Weder bei Beauftragung der Überweisung durch den Kunden noch bei Zahlungseingang bei der Beklagten besteht jedoch bereits ein schuldrechtlicher Kaufvertrag, weil nach Nummer 1 AGB dieser erst mit der mehrere Tage späteren Zustellung der Ware geschlossen wird. Ein Grundgedanke der gesetzlichen Regelung in § 397 Absatz 1 Nummer 1 BGB besteht darin, dass Leistungen nur erbracht werden müssen oder sollen, wenn ein Rechtsgrund besteht, und dementsprechend ein Verlangen nach einer Leistung nur geäußert werden darf, wenn bereits eine wirksame rechtliche Verpflichtung begründet worden ist.
Die Beklagte besitzt zwar ein legitimes Interesse daran, nicht dem Risiko ausgesetzt zu sein, dass der Besteller den Kaufpreis für die Ware nicht leisten will oder nicht leisten kann. Dieses Interesse rechtfertigt jedoch nur, eine Vorauszahlung zu verlangen. Der anzuerkennende Bedarf nach Absicherung gegen einen Zahlungsausfall kann aber nicht legitimieren, auch den Vertragsschluss hinauszuschieben.
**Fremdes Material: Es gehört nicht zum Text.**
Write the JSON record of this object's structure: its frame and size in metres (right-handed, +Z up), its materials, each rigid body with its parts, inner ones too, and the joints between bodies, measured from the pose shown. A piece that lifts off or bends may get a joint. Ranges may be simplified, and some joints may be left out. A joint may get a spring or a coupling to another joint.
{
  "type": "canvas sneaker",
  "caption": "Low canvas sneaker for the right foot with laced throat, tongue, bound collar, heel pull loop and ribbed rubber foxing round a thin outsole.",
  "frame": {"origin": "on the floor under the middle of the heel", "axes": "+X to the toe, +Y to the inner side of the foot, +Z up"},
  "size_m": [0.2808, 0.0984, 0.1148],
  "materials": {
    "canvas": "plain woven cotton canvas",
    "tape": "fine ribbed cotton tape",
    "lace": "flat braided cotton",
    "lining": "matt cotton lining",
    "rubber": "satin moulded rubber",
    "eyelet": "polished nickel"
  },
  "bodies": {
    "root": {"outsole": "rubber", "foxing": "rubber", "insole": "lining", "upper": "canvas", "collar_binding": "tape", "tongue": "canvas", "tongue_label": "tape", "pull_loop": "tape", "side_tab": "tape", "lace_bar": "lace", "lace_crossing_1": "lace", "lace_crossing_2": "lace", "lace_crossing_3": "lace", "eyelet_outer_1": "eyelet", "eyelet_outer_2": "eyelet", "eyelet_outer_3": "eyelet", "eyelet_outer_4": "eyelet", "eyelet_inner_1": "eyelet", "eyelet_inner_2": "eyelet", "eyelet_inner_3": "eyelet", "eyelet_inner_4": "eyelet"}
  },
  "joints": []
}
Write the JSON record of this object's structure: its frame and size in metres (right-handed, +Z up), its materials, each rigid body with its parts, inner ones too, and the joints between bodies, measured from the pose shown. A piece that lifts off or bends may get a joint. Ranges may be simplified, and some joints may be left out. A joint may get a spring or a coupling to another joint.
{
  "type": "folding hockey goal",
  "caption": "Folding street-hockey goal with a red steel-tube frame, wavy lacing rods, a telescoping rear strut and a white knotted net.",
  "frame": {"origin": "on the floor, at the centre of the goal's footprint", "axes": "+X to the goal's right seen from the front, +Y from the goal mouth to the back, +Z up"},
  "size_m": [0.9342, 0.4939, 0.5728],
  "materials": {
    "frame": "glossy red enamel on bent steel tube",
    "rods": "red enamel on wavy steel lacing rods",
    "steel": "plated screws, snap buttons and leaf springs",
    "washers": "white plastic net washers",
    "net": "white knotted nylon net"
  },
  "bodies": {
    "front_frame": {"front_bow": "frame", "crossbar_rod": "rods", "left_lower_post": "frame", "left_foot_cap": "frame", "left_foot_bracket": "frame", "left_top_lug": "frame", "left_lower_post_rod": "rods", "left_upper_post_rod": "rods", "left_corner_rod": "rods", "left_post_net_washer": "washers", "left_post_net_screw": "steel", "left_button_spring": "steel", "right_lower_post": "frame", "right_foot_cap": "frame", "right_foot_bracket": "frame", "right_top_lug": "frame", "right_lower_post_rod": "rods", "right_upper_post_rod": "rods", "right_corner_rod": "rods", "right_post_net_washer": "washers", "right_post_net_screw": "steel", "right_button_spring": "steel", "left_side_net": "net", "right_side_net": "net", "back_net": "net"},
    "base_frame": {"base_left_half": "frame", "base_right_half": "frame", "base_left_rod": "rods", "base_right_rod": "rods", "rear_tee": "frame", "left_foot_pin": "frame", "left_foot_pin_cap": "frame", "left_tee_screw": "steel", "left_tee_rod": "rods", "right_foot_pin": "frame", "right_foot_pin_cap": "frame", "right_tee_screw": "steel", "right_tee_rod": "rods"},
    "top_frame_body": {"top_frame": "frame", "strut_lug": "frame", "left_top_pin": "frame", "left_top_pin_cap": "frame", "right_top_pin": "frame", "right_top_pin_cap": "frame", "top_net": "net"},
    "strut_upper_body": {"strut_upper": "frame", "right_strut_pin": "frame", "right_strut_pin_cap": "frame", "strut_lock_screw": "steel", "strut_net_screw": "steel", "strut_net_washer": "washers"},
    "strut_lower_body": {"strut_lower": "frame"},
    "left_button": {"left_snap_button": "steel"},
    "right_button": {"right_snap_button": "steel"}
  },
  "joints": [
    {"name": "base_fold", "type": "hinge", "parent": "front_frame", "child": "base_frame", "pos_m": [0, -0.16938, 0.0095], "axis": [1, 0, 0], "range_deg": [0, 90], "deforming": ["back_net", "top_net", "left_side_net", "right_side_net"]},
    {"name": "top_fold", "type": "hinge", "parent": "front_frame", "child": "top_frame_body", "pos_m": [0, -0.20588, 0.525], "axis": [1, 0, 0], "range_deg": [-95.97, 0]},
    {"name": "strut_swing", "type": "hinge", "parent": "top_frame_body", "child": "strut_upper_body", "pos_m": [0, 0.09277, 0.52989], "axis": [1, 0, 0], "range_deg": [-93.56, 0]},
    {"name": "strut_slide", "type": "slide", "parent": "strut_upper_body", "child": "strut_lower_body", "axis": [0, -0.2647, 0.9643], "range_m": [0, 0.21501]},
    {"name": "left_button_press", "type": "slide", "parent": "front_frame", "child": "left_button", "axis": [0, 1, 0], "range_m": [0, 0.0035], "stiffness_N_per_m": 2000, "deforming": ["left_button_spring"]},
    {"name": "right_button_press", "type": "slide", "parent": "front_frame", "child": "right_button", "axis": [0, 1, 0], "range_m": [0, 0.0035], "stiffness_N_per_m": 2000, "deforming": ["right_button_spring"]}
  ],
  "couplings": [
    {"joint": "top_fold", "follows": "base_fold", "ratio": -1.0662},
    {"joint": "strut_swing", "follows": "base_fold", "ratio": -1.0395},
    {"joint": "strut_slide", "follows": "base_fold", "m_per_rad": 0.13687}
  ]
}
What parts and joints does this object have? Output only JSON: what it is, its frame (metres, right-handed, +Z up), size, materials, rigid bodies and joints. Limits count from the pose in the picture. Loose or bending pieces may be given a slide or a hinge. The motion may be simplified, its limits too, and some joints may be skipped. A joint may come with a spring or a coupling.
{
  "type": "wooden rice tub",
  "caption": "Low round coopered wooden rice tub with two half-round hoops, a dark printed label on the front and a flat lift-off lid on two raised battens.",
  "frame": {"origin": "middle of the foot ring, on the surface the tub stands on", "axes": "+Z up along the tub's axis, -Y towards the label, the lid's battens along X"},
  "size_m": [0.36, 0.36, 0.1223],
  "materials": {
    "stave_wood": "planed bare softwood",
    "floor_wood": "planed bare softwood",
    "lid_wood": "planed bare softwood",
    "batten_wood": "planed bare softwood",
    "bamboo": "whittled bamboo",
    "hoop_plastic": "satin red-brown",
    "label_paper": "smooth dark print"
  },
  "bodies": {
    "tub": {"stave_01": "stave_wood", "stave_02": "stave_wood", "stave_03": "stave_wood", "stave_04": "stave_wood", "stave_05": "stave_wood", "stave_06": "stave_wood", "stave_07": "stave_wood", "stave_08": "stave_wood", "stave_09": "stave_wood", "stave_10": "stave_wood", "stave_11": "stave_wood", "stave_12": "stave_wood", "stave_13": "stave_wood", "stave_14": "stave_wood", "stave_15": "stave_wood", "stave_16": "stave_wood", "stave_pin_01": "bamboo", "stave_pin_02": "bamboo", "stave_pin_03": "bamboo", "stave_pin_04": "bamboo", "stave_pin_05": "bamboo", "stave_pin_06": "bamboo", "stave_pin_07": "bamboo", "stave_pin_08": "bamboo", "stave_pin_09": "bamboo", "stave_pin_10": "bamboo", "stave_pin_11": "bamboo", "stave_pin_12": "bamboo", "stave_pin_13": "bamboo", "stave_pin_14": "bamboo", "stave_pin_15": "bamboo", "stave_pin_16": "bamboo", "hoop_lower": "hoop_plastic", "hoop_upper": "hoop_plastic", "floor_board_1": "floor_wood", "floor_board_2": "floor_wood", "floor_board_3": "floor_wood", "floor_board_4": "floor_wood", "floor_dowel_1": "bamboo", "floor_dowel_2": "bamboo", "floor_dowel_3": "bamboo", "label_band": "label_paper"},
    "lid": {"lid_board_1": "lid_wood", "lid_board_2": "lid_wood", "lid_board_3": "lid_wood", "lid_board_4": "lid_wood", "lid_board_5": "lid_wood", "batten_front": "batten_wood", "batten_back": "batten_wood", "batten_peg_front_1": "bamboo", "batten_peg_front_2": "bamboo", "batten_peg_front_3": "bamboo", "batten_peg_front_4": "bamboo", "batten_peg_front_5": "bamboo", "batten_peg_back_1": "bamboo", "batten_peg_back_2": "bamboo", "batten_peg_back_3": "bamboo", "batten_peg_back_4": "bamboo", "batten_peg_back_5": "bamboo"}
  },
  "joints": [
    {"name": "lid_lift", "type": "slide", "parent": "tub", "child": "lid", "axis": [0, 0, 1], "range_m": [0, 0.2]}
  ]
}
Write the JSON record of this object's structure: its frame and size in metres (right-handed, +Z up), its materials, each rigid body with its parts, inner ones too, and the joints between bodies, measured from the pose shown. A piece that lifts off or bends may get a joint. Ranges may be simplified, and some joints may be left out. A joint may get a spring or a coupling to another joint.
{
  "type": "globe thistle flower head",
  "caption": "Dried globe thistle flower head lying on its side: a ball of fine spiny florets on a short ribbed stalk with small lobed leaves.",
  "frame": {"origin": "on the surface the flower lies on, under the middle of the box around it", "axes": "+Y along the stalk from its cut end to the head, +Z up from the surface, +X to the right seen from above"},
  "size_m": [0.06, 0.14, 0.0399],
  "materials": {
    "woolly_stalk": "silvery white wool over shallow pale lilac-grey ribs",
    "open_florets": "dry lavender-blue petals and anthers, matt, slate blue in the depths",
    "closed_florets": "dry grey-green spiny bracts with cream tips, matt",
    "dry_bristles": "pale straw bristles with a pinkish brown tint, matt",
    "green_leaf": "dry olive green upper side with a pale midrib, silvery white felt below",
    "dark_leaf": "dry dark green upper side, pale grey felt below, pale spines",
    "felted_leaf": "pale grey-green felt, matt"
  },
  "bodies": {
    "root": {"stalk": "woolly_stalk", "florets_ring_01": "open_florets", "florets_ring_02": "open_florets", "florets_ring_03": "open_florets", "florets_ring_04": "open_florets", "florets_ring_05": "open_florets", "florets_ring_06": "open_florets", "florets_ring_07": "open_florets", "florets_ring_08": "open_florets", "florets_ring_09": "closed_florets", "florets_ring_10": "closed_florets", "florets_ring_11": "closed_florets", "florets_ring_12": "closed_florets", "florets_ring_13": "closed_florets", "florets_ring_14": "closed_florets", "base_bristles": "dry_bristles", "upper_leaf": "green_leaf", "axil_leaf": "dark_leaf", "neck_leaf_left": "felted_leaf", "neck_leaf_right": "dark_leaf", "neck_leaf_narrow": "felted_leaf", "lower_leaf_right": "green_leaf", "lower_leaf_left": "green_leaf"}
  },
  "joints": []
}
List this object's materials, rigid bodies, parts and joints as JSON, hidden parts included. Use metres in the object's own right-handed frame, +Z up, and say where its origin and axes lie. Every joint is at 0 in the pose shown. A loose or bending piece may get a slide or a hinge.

Die vom Gesetz für derartige Fälle zugelassene und vorgesehene Lösung, den Vertrag sogleich zu schließen und sich lediglich auszubedingen, die eigene Leistung bis zur Bewirkung der Gegenleistung zurückbehalten zu dürfen, und sich bei Ausbleiben der Zahlung vom Vertrag lösen zu können, trägt dem beschriebenen Interesse der Beklagten in jeder Hinsicht Rechnung. Die Verbindung von Vorkasse-Abrede und späteren Vertragsschluss bewirkt, dass der Kunde an die Beklagte den Kaufpreis leisten muss, ohne dass bereits ein Vertrag zustande gekommen ist und er seinerseits einen Anspruch auf die Gegenleistung besitzt. Auch wenn die Beklagte eine Reservierung des Gegenstandes verspricht und gewisse Lieferfristen benennt, bietet dies nicht denselben Schutz wie ein vollwirksamer Kaufvertrag. Ein vorvertragliches Schuldverhältnis, wie es nach einer der Varianten des § 311 Absatz 2 BGB zustande kommt, wenn ein Kunde zwecks Lieferung und Vertragsschluss eine Bestellung aufgibt, begründet grundsätzlich nur Schutz- und Rücksichtnahmepflichten, aber keine Erfüllungsansprüche. Insgesamt bewirkt daher das Hinausschieben des Vertragsschlusses jedenfalls im vom Kläger angegriffenen Fall, wenn der Kunde die Zahlungsoption „Vorkasse“ gewählt hat/wählen musste, erhebliche Nachteile für den Kunden. Er wird, falls die Beklagte ihren Ankündigungen nicht nachkommt, im Hinblick auf Erfüllungs- und Ersatzansprüche weitgehend schutzlos gestellt, er muss die Liquidität über einen längeren Zeitraum entbehren, ohne sicher sein zu können, dass er die Ware geliefert bekommt.
Die Beklagte könnte sich gegen das Risiko, die Leistung zu erbringen, ohne die Gegenleistung zu erhalten, anderweitig absichern, einen Schutz dagegen, hier zuerst das Prozedere der Nachfristsetzung durchlaufen zu müssen, kann sie nicht beanspruchen. Die von der Beklagten getroffene und praktizierte Regelung weicht damit in ungerechtfertigter Weise vom gesetzlichen Leitbild ab. Aus diesen Erwägungen folgt zugleich, dass es irrelevant ist, dass der Kunde zunächst nicht verpflichtet ist, die Vorleistung zu erbringen, da eine vertragliche Verpflichtung noch nicht zustande gekommen sei. Daraus, dass ihm die faktische Obliegenheit auferlegt wird, die Zahlung zu leisten, ohne eine ausreichend gesicherte und gleichwertige rechtliche Position zu besitzen, resultiert gerade die Benachteiligung.